Still, even if administrators are being paid off and teachers are too scared of losing their jobs to speak out, parents can always advocate for their kids, right? Not when LRSD sends their school “Safety and Security” officers to students’ homes to offer bribes to parents, or threaten them with taking their kids away as I’ve seen in an ongoing lawsuit against the district.

This lawsuit alleges that Isaac Davis, a former University of Arkansas Razorback, physically abused special education students and forced them to fight each other in classroom 45 at Henderson Middle School. It also describes a deliberate cover-up and anti-whistleblowing campaign that began with Principal Frank Williams, continued through former Superintendent Baker Kurrus, and ultimately reached Education Commissioner Johnny Key.

Ultimately, after proof of Isaac Davis’ abuse of children finally surfaced, LRSD allowed him to resign with dignity, rather than firing him and filing criminal charges.


How do we hold our public schools accountable when they would rather spend our money to hide problems than to fix them? It’s particularly bad for Little Rock School District, because they don’t have a school board that we can flip on Election Day.

Lori Freno

Everything in LRSD boils down to one man: Education Commissioner Johnny Key.

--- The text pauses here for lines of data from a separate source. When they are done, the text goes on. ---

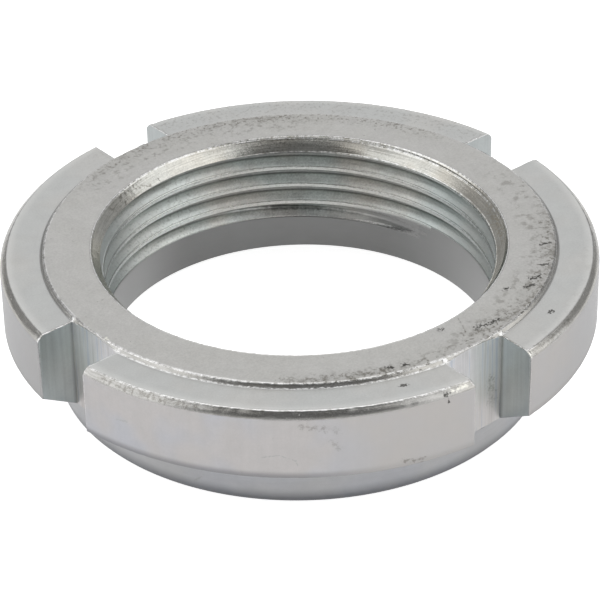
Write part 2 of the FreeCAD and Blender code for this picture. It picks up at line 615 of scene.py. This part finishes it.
def zincGroup():
    # Zinc plating: two tones in soft patches, cloudy and grainy, with tool marks and dark specks
    floats = ["Cloud", "Grain", "GrainDepth", "Marking", "MarkDepth", "Specks", "Rough"]
    group, given, made = makeGroup("zincPlate", [
        ("Tone", "NodeSocketColor", None), ("Tint", "NodeSocketColor", None),
        ("Marks", "NodeSocketFloat", 0.5), *((name, "NodeSocketFloat", 0.0) for name in floats)],
        [("Color", "NodeSocketColor"), ("Roughness", "NodeSocketFloat"), ("Height", "NodeSocketFloat")])
    place = placeGroup(group, turnedPlace).outputs["Place"]
    value = given.outputs
    grain = calc(group, "SUBTRACT", noiseAt(group, place, plating["grainScale"], 3.0, 0.75), 0.5)
    cloud = calc(group, "SUBTRACT", noiseAt(group, place, plating["cloudScale"], 4.0, 0.65), 0.5)
    marks = calc(group, "SUBTRACT", value["Marks"], 0.5)
    shade = 1.0
    for part, amount in ((grain, "Grain"), (cloud, "Cloud"), (marks, "Marking")):
        shade = calc(group, "ADD", shade, calc(group, "MULTIPLY", part, value[amount]))
    patches = ramp(group, noiseAt(group, place, plating["patchScale"], 2.0), 0.38, 0.62)
    shaded = addNode(group, "ShaderNodeVectorMath", operation="SCALE")
    feed(group, mixColour(group, patches, value["Tone"], value["Tint"]), shaded.inputs[0])
    feed(group, shade, shaded.inputs["Scale"])
    crowd = ramp(group, noiseAt(group, place, plating["crowdScale"], 2.0), 0.44, 0.66)
    dots = ramp(group, noiseAt(group, place, plating["speckScale"], 3.0, 0.65), 0.66, 0.74)
    speck = calc(group, "MULTIPLY", calc(group, "MULTIPLY", dots, crowd), value["Specks"])
    feed(group, mixColour(group, speck, shaded.outputs[0], plating["speckColour"]), made.inputs["Color"])
    rough = calc(group, "ADD", value["Rough"], calc(group, "MULTIPLY", grain, plating["grainRoughness"]))
    rough = calc(group, "ADD", rough, calc(group, "MULTIPLY", speck, plating["speckRoughness"]))
    feed(group, rough, made.inputs["Roughness"])
    height = calc(group, "MULTIPLY", grain, value["GrainDepth"])
    height = calc(group, "ADD", height, calc(group, "MULTIPLY", marks, value["MarkDepth"]))
    height = calc(group, "SUBTRACT", height, calc(group, "MULTIPLY", speck, plating["speckDepth"]))
    feed(group, height, made.inputs["Height"])
    return group


slotPlace = slotPlaceGroup()
toolMarks = toolMarkGroup()
blemish = blemishGroup()
zincPlate = zincGroup()

# One look for each kind of surface. Colours are linear RGB, depths millimetres. Their tones were set
# surface by surface to come out as bright as each looks, so they hold painted light and shade as well as
# the zinc's own tone.
# marks: length round the axis, lines per millimetre, weights of radius and height, 1 where upright
looks = {
    "collarTop": dict(
        tone=(0.50, 0.495, 0.478), tint=(0.505, 0.50, 0.487), rough=0.42, cloud=0.22, grain=0.55,
        grainDepth=0.003, marks=(3, 6, 1, 0, 0), marking=0.0, markDepth=0.0, specks=0.5),
    "lugTop": dict(
        tone=(0.525, 0.523, 0.51), tint=(0.51, 0.517, 0.51), rough=0.36, cloud=0.18, grain=0.35,
        grainDepth=0.002, marks=(3, 6, 1, 0, 0), marking=0.0, markDepth=0.0, specks=0.15),
    "bevel": dict(
        tone=(0.42, 0.41, 0.385), tint=(0.43, 0.425, 0.41), rough=0.22, cloud=0.3, grain=0.4,
        grainDepth=0.006, marks=(14, 5, 1, -1, 0), marking=0.6, markDepth=0.009, specks=0.7),
    "rim": dict(
        tone=(0.448, 0.453, 0.482), tint=(0.468, 0.452, 0.448), rough=0.38, cloud=0.16, grain=0.16,
        grainDepth=0.0015, marks=(14, 2.5, 0, 1, 1), marking=0.07, markDepth=0.001, specks=0.1, glint=0.4),
    "slotWall": dict(
        tone=(0.55, 0.59, 0.58), tint=(0.52, 0.56, 0.565), rough=0.34, cloud=0.2, grain=0.2,
        grainDepth=0.002, marks=(14, 4, 0, 1, 1), marking=0.35, markDepth=0.003, specks=0.1, glint=0.4),
    "slotFloor": dict(
        tone=(0.63, 0.64, 0.635), tint=(0.65, 0.64, 0.65), rough=0.46, cloud=0.15, grain=0.2,
        grainDepth=0.002, marks=(14, 3, 0, 1, 1), marking=1.0, markDepth=0.004, specks=0.1),
    "hub": dict(
        tone=(0.455, 0.46, 0.48), tint=(0.465, 0.465, 0.47), rough=0.36, cloud=0.2, grain=0.12,
        grainDepth=0.0015, marks=(5, 4, 0, 1, 0), marking=0.12, markDepth=0.002, specks=0.0),
    "mouth": dict(
        tone=(0.52, 0.50, 0.45), tint=(0.50, 0.50, 0.47), rough=0.14, cloud=0.3, grain=0.8,
        grainDepth=0.007, marks=(5, 7, 1, 1, 0), marking=0.9, markDepth=0.012, specks=0.6),
    "flank": dict(
        tone=(0.61, 0.60, 0.57), tint=(0.57, 0.60, 0.585), rough=0.34, cloud=0.5, grain=1.1,
        grainDepth=0.008, marks=(6, 6, 0.4, 1, 0), marking=0.45, markDepth=0.008, specks=0.3,
        # runOut is the bore's painted-shade tone, for where the lowest groove begins
        runOut=(0.275, 0.275, 0.272), glint=0.25),
    # painted shade: the bore's dark tone stands in for the shadowed floor that it reflects
    "bore": dict(
        tone=(0.222, 0.222, 0.22), tint=(0.226, 0.228, 0.226), rough=0.34, cloud=0.08, grain=0.08,
        grainDepth=0.001, marks=(4, 5, 0, 1, 0), marking=0.06, markDepth=0.001, specks=0.0),
}

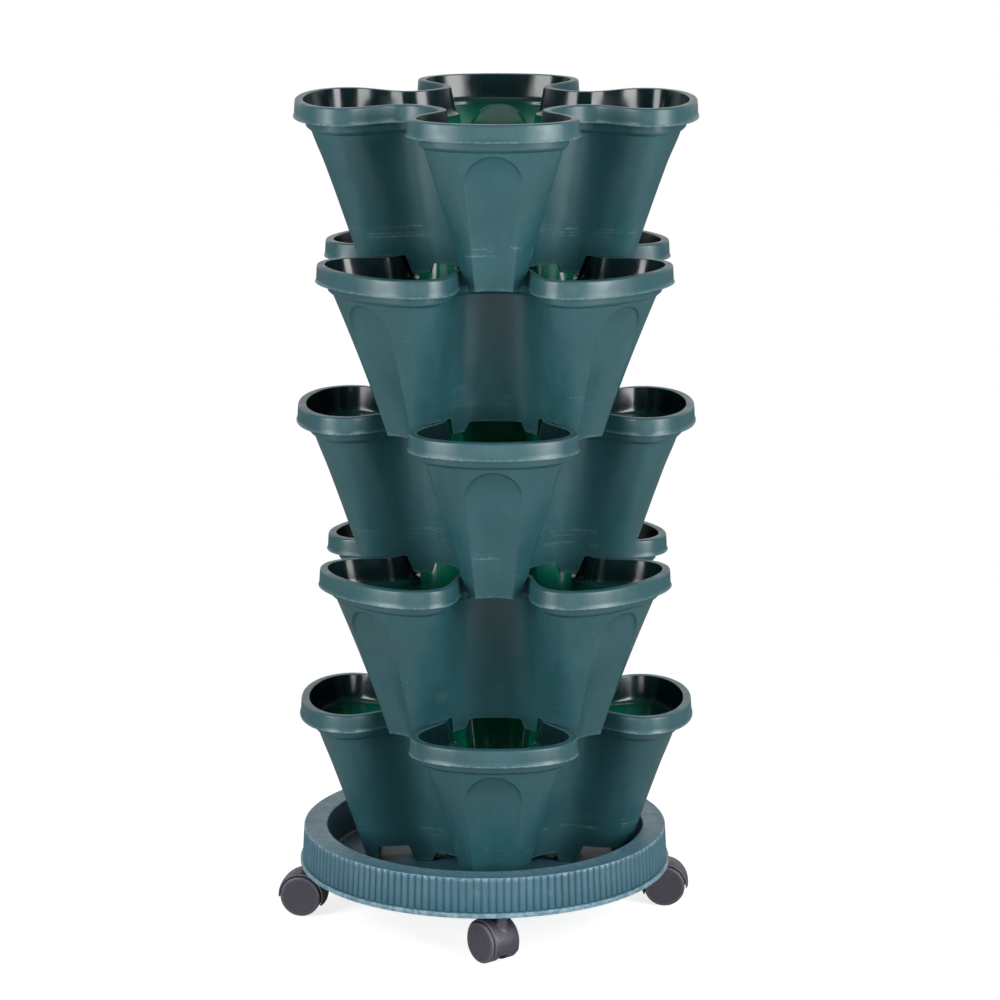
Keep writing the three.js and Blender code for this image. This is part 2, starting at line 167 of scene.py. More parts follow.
FLANGE_UPPER_ARC, FLANGE_LOWER_ARC = (90, 0, 5), (0, -90, 5)
DISH_WEAR = 0.6

# Casters, with the axle's middle as the origin
WHEEL_RADIUS, WHEEL_FACE, WHEEL_BACK = 18.2, 15.3, 4.3
WHEEL_EDGE, WHEEL_BACK_EDGE, WHEEL_DISH = 1.6, 0.6, 0.25
WHEEL_DISH_SHARES = (1.0, 0.8, 0.2)
WHEEL_ARC, WHEEL_BACK_ARC, WHEEL_BACK_WEAR = (90, 0, 8), (0, -90, 5), 0.5
HOOD_INNER, HOOD_OUTER, HOOD_CROWN, HOOD_POWER = 19.1, 21.4, 1.2, 2.6
HOOD_HALF, HOOD_EDGE, HOOD_CHAMFER = 13.0, 0.5, 0.25
HOOD_FRONT, HOOD_REAR, HOOD_STEPS = -24.0, 185.0, 64
HOOD_POINTS, HOOD_SIDE_SHARE, HOOD_TOP_SHARE = 19, 0.35, 0.3
HOOD_WORN_WIDTH, HOOD_WORN_RISE = 0.75, 0.25
WEB_HALF, WEB_EDGE, WEB_SINK = 4.0, 0.4, 0.6
CASTER_LEAD = 12.4
COLLAR_RADIUS, COLLAR_BORE, COLLAR_EDGE, COLLAR_TOP = 4.7, 2.9, 0.5, 43.7
COLLAR_EDGE_SHARE = 0.3
COLLAR_FLARE = ((2.9, -1.0), (7.0, -0.6), (6.0, -0.05), (5.4, 0.35), (5.0, 0.9), (4.78, 1.6), (4.7, 2.4))
AXLE_RADIUS, AXLE_HALF, AXLE_ROOM = 2.0, 11.5, 0.2
STEM_RADIUS, STEM_BOTTOM, STEM_FLANGE = 2.5, 27.0, 4.6
STEM_FLANGE_BOTTOM, STEM_FLANGE_TOP = 44.0, 45.2
PLUG_RADIUS, PLUG_LENGTH = 3.7, 26.0
PIN_CHAMFER = 0.3
SMALL_SIDES, WHEEL_SIDES = 48, 120

# Distance at which points are joined, and the angle in degrees past which an edge stays sharp
WELD = 0.0001
SHARP_ANGLE = 40

# Colours, linear
POT_DARK, POT_LIGHT = (0.011, 0.057, 0.067, 1), (0.016, 0.075, 0.088, 1)
POT_WORN = (0.17, 0.29, 0.31, 1)
# Inside of the pots: the dark slate near the rim is a painted reflection of dark surroundings, and the bright
# green deeper down is painted light that brightens the shaded pockets as if light shone through the wall. The
# two fade into each other between the two given heights
INNER_PAINTED_REFLECTION_DARK, INNER_PAINTED_REFLECTION_LIGHT = (0.002, 0.010, 0.012, 1), (0.005, 0.018, 0.021, 1)
INNER_PAINTED_GLOW_DARK, INNER_PAINTED_GLOW_LIGHT = (0.001, 0.200, 0.125, 1), (0.002, 0.270, 0.170, 1)
PAINTED_GLOW_FADE_TOP, PAINTED_GLOW_FADE_FOOT = -16.0, -42.0
TRAY_DARK, TRAY_LIGHT = (0.032, 0.104, 0.142, 1), (0.048, 0.134, 0.182, 1)
TRAY_WORN = (0.22, 0.34, 0.40, 1)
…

Key’s lawyer at the Arkansas Department of Education (ADE,) Lori Freno, has already argued that Johnny Key heads the ADE, but not (legally speaking) the LRSD. Therefore, she says, Johnny Key is not the “employer” of any LRSD employee, and can’t be held accountable for things that happen in the Little Rock School District.

Well, Ms. Freno. If Johnny Key (as the one-man school board for LRSD) is not the employer of every LRSD employee, then who is? As Spiderman reminds us, “With great power comes great responsibility.” It’s time for Johnny Key (and his employer, Governor Asa Hutchinson) to face his responsibilities, rather than sweeping them under the rug.